“Love, Gilda,” Lisa D’Apolito’s biography of founding “Saturday Night Live” member Gilda Radner, treats comedy fans to an earnest assessment of the brilliant performer’s life and career, which was cut far too short at age 42 as a result of ovarian cancer. As one of the trailblazing Not Ready for Prime Time Players, Radner originated a healthy share of some of the show’s most memorable characters during her five seasons on SNL. Competing for space and time against the likes of John Belushi, Dan Aykroyd, Chevy Chase, and Bill Murray in the male-dominated boys club, Radner not only held her own, she contributed some of the most iconic moments.
D’Apolito follows a conventional chronological presentation of Radner’s path to stardom, drawing on a well-curated trove of personal and professional still photographs, family home movies, behind-the-scenes footage, and clips both obscure and well-known. This content is supplemented by new interviews with friends and associates (including Chase, Martin Short, Lorne Michaels, Paul Shaffer, Laraine Newman, Anne Beatts, Alan Zweibel, and Rosie Shuster) and a key selection of fans and admirers like Amy Poehler, Melissa McCarthy, Maya Rudolph, and Bill Hader. Unfortunately, a handful of figures are missing, perhaps most notably -- but not surprisingly -- former Radner boyfriend Murray, who is included in the vintage material.

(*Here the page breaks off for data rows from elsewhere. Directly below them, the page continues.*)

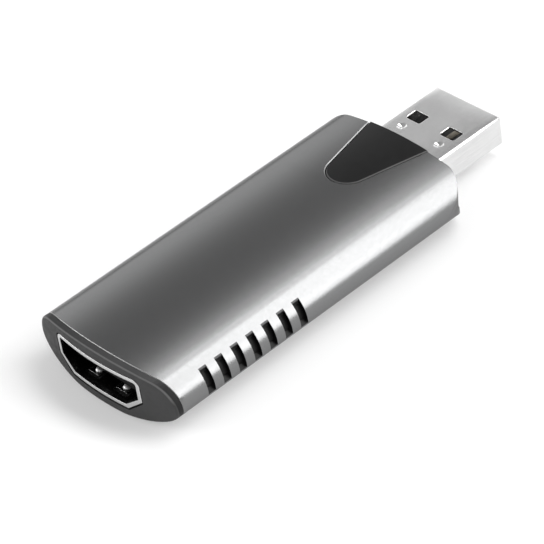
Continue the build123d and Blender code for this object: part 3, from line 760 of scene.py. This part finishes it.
def contact_strip(skin, first_x, last_x, y, half, level, thick, hand):
    """A flat strip. Its height is the thickness times a fourth-power arch across and a
    quarter circle at its front end."""
    forward = copysign(CONTACT_LEAD, last_x - first_x)
    x = np.r_[first_x + forward * RUN, last_x]
    rise = np.r_[1 - SHORT, 1]
    share = np.array([-1, -0.94, -0.8, -0.4, 0, 0.4, 0.8, 0.94, 1])
    height = thick * (0.25 + 0.75 * rise[:, None]) * (1 - 0.35 * share**4)
    skin.slab(*(at(x[:, None], y + half * share, level + hand * rim) for rim in (height, 0 * height)))


def make_port_contacts(name, node, count, level, hand):
    """A row of contacts on one face of the port's tongue."""
    skin = Skin()
    reach = PORT_CONTACT_X, PORT_CONTACT_TAIL_X
    for y in np.arange(count) - (count - 1) / 2:
        contact_strip(skin, *reach, y, PORT_CONTACT_HALF, level, PORT_CONTACT_THICK, hand)
    add_piece(name, skin, "contact_gold", [node])


# Plug
PATCH_Y = (1.6, 4.8)
DIMPLE_ROWS = np.linspace(DIMPLE_X - 0.95, DIMPLE_X + 0.95, 9)
LATCH_ROWS = np.linspace(LATCH_X - 1.3, LATCH_X + 1.3, 11)


def plug_flat():
    """Points across the plug's flats, as shares: patch edges are among them."""
    wide = PLUG_HALF - PLUG_CORNER
    half = np.r_[np.linspace(0, PATCH_Y[0], 5), np.linspace(*PATCH_Y, 13)[1:], wide] / wide
    return np.r_[-half[:0:-1], half]


def plug_ring(x, shrink):
    """Plug section at x: its corners keep their centres while its walls draw in."""
    radius = PLUG_CORNER - shrink
    tall = PLUG_HALF_HEIGHT - shrink
    return at(x, *rounded_loop(PLUG_HALF - shrink, PLUG_Z - tall, PLUG_Z + tall, radius, flat=plug_flat()))


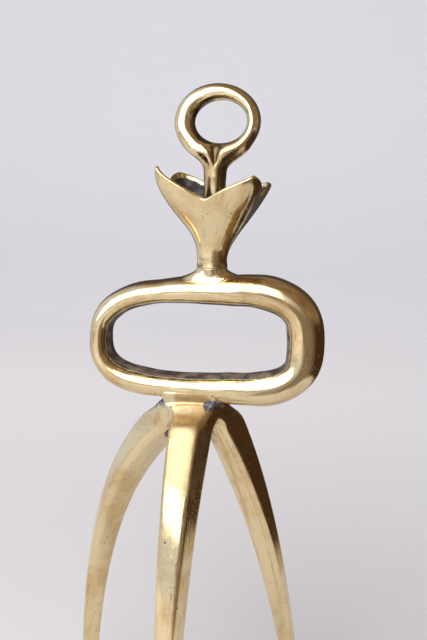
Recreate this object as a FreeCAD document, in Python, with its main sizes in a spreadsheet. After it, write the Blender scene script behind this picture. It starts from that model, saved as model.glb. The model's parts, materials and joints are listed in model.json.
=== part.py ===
import FreeCAD, Part
import math
import os

# Souvenir bottle opener: a standing brass figure brazed up from separate castings.
# Three bowed legs carry a hub, the hub carries an oblong opener loop, and a four-cornered
# collar cup and a ring head stand on the loop's neck.
# Frame: +Z up, the floor at Z = 0, the origin at the middle of the footprint, the loop facing -Y.

V = FreeCAD.Vector
doc = FreeCAD.newDocument("bottle_opener")

# ---------------------------------------------------------------- driving dimensions, mm and degrees
driving = {
    # tripod
    "axis_x": 1.2,             # leg axis, sideways from the origin
    "axis_y": 9.1,            # leg axis behind the origin
    "hub_top": 117.0,          # height of the hub's flat seat
    "hub_seat_radius": 9.0,
    "hub_radius": 10.8,
    "hub_depth": 14.0,
    "path_top": 118.0,         # height where a leg's centre line starts
    "seam_height": 103.5,      # height of the seam between hub and leg, on the centre line
    "leg_wide_top": 6.8,       # half width of a leg, across, at the seam and at the foot
    "leg_wide_foot": 2.8,
    "leg_face": 0.62,          # outer face's share of the width
    "leg_thick_top": 5.9,      # half thickness of a leg, radial
    "leg_thick_foot": 2.1,
    # opener loop
    "loop_x": 4.3,             # middle of the loop, to the right of the leg axis
    "loop_z": 140.0,
    "loop_half_length": 35.0,  # of the bar's centre line
    "loop_half_height": 16.8,
    "loop_square": 2.9,        # exponent of the oblong at its middle: 2 is an ellipse
    "loop_square_more": 0.3,   # squarer than that at the right end, rounder at the left
    "loop_half_depth": 7.0,
    "bar_thin": 3.4,           # half thickness of the bar at the left end
    "bar_thick": 6.4,          # and at the right end
    "neck_x": 8.1,
    "neck_radius": 5.0,
    "neck_seam": 164.5,
    "saddle_radius": 6.6,
    # collar cup
    "cup_foot_radius": 5.1,
    "cup_floor": 172.0,
    "cup_wall": 1.4,
    "cup_drift": 1.2,          # how far the cup's middle stands to the right of the neck
    "notch_z": 186.5,
    "tip_z": 197.5,
    # ring head
    "stem_radius": 3.6,
    "ring_x": 10.4,
    "ring_z": 212.0,
    "ring_half_width": 11.6,   # of the ring bar's centre line
    "ring_half_height": 9.6,
    "ring_square": 2.1,
    "ring_square_more": 0.0,
    "ring_half_depth": 3.7,
    "ring_thin": 2.2,
    "ring_thick": 3.2,
    "ring_turn": -6.0,
    "ring_lean": 4.0,
    # joining hardware
    "solder_film": 0.3,
    "neck_stud_radius": 2.0,
    "neck_stud_length": 19.0,
    "hub_stud_radius": 2.5,
    "hub_stud_length": 15.0,
    "dowel_radius": 2.0,
    "dowel_length": 13.0,
    "pin_clearance": 0.05,
}
sheet = doc.addObject("Spreadsheet::Sheet", "Sizes")
for row, (alias, value) in enumerate(driving.items(), start=1):
    sheet.set(f"A{row}", alias)
    sheet.set(f"B{row}", str(value))
    sheet.setAlias(f"B{row}", alias)
doc.recompute()


def size(alias):
    return float(sheet.get(alias))


# name: azimuth from -Y towards +X, start radius, foot radius, bow (higher turns down sooner), twist at the foot,
# sideways offset of the leg's plane, share by which it is wider than leg_wide_top and leg_wide_foot
legs = {
    "leg_front": (-7.7, 6.0, 39.0, 1.9, 0.0, 1.8, 1.09),
    "leg_right": (120.0, 8.0, 40.8, 1.35, -45.0, 0.0, 1.0),
    "leg_left": (-114.0, 3.0, 49.4, 3.1, 50.0, 0.0, 1.0),
}
leg_heights = (103.5, 94.0, 80.0, 62.0, 42.0, 20.0, -4.0)   # where a leg's sections are
arm_heights = (116.5, 110.0, 103.5)                         # where a hub arm's sections are


# ---------------------------------------------------------------- helpers
def origin_plane(body, role):
    return next(f for f in body.Origin.OriginFeatures if f.Role == role)


def new_body(label, placement=None):
    body = doc.addObject("PartDesign::Body", label)
    body.Label = label
    if placement:
        body.Placement = placement
    return body


def new_sketch(body, name, role="XY_Plane", offset=None):
    sketch = body.newObject("Sketcher::SketchObject", name)
    sketch.AttachmentSupport = (origin_plane(body, role), "")
    sketch.MapMode = "FlatFace"
    if offset:
        sketch.AttachmentOffset = offset
    return sketch


def section(name, placement, ring, *widths):
    """A free sketch holding one circle or ellipse, each (constraint, expression) of widths driving it."""
    sketch = doc.addObject("Sketcher::SketchObject", name)
    sketch.Placement = placement
    sketch.addGeometry(ring)
    if len(widths) > 1:
        sketch.exposeInternalGeometry(0)
        from_sketcher(sketch, ("Coincident", 0, 3, -1, 1), ("Horizontal", 1))
    else:
        from_sketcher(sketch, ("Coincident", 0, 3, -1, 1))
    for row, expression in widths:
        index = from_sketcher(sketch, row)
        sketch.setExpression(f"Constraints[{index}]", expression)
    return sketch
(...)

The documentary effectively addresses the entire arc of Radner’s remarkable life, from her childhood challenges with self-image (Radner’s mother made her take diet pills as a kid) to the diagnosis and treatment of the malignancy that interrupted her at a time of personal fulfillment with second husband Gene Wilder. Those bookends are both accompanied by the intimacy of private films and videos. In between, D’Apolito draws on the more familiar stuff that made Radner a legend: commentator Roseanne Roseannadanna, nerd Lisa Loopner, precocious child Judy Miller, confused editorialist Emily Litella, and the hybrid impersonations of celebrities like Baba Wawa and Candy Slice, among others.
Radner’s Peter Pan-like refusal to abandon the happiest aspects of childhood and adolescence helps D’Apolito move beyond the banality that transforms so many personality documentaries into hagiographic tributes. Obviously, movies that celebrate artists and performers (especially those who have died) overwhelmingly bend toward the laudatory. But the selected notes from Radner’s journals, writings, and letters peel off the masks of tragedy and comedy in equal measure, like the laughter and tears woven into “Honey (Touch Me with My Clothes On).” In one, Radner describes the “heavy chains” that attach her rising star to the hard ground. In another, she relates a hilariously mortifying anecdote of a fan’s medical ethics breach.
The latter story is read by another, but “Love, Gilda” is narrated principally by Radner’s own voice, and D’Apolito locates much vulnerability, as well as the dark self-doubt that Radner was able to hold at bay when she experienced the ebullience and joy of being on stage. Those candid and direct admissions don’t cover everything with the same degree of detail. But D’Apolito has thoughtfully and carefully applied an evenhandedness to the whole. The last section of the film, focused on the Radner-Wilder partnership, skips past most of their disappointing movie collaborations to concentrate on the mutual love and respect that transcended show-must-go-on cliches to make a case for life and how to live it.